> **What is asked**:
Only the lines from the first one through the line with "of dried fruit." should be printed, exactly as they appear.

> **Listing**:
## Begin

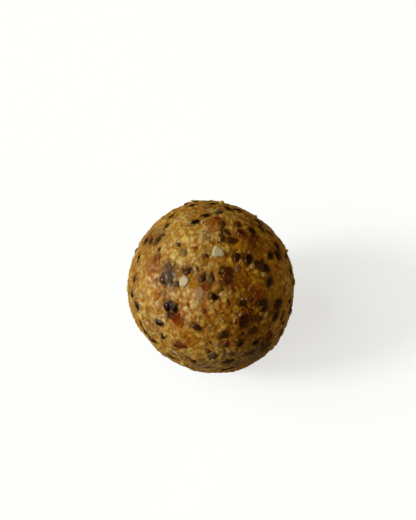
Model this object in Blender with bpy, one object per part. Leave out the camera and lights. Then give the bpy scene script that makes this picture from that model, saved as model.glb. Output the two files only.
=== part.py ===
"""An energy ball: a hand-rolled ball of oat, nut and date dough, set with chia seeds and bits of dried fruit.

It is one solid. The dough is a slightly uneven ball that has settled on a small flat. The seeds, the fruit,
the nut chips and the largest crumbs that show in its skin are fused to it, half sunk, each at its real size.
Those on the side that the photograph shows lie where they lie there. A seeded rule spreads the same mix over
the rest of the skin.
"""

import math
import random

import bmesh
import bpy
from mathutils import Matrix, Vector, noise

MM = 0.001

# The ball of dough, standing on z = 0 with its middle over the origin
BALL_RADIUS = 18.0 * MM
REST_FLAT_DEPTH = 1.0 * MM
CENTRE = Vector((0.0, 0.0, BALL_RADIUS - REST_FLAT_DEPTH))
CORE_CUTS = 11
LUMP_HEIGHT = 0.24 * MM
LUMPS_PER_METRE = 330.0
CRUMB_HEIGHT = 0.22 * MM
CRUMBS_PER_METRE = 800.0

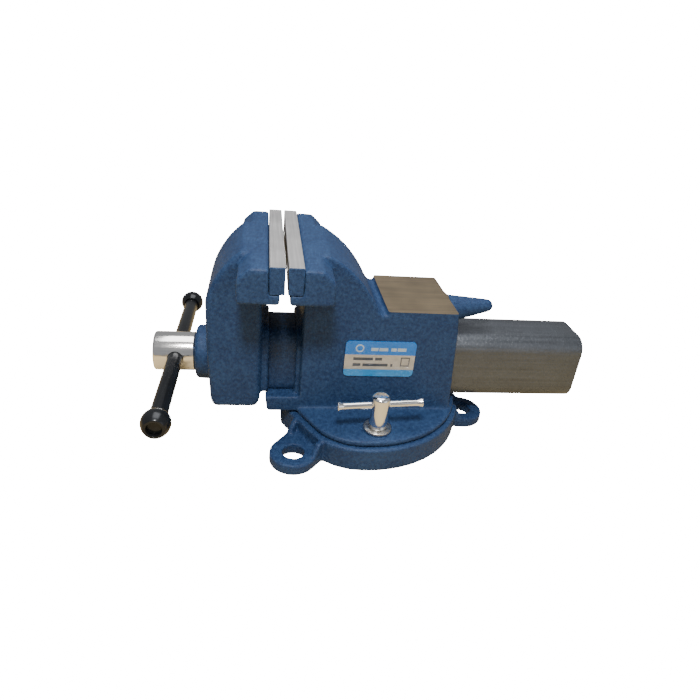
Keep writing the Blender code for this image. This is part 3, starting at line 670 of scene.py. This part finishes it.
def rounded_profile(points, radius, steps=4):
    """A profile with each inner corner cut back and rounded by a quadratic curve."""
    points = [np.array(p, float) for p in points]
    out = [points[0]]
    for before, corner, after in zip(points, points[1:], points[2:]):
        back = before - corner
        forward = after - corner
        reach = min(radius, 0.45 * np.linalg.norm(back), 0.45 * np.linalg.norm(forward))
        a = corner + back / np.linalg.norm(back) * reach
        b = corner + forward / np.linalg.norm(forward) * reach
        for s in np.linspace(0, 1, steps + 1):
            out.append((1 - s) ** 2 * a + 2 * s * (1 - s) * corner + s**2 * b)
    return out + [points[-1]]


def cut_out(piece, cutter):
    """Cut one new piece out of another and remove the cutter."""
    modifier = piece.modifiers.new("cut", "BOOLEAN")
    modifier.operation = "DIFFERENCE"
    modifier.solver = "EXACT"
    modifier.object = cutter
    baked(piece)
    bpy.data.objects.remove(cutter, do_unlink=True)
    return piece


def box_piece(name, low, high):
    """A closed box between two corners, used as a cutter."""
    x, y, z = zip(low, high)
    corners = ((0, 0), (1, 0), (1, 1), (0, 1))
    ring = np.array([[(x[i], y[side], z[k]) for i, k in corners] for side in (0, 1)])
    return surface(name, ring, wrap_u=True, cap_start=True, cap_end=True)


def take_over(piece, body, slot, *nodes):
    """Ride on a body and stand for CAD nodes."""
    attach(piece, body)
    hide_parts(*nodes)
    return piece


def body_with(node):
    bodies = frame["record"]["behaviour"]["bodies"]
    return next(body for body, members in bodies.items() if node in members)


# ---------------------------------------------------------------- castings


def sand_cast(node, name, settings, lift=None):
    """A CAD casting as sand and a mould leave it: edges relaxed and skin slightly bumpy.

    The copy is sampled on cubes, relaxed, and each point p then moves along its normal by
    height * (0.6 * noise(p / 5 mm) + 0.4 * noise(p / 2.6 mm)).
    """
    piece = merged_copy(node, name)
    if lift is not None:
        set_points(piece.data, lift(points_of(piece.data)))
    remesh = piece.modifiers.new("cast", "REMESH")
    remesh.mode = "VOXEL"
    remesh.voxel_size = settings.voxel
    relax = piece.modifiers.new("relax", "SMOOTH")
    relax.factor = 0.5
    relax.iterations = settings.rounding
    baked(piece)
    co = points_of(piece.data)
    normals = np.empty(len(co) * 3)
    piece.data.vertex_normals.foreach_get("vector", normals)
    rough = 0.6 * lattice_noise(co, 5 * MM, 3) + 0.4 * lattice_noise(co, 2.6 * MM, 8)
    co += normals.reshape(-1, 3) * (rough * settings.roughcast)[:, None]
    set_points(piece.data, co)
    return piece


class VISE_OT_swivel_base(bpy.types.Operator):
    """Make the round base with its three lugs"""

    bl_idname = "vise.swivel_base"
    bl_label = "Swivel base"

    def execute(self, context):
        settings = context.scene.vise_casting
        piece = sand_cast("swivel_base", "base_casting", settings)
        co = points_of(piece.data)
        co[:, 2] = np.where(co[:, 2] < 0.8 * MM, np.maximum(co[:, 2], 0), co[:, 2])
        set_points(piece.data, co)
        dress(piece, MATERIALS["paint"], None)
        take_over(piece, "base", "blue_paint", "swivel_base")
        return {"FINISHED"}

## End

> **The solution**:
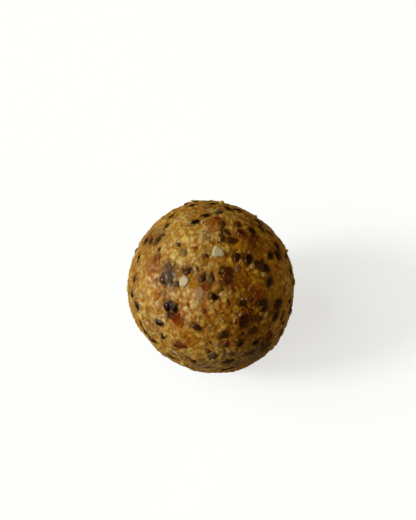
Model this object in Blender with bpy, one object per part. Leave out the camera and lights. Then give the bpy scene script that makes this picture from that model, saved as model.glb. Output the two files only.
=== part.py ===
"""An energy ball: a hand-rolled ball of oat, nut and date dough, set with chia seeds and bits of dried fruit.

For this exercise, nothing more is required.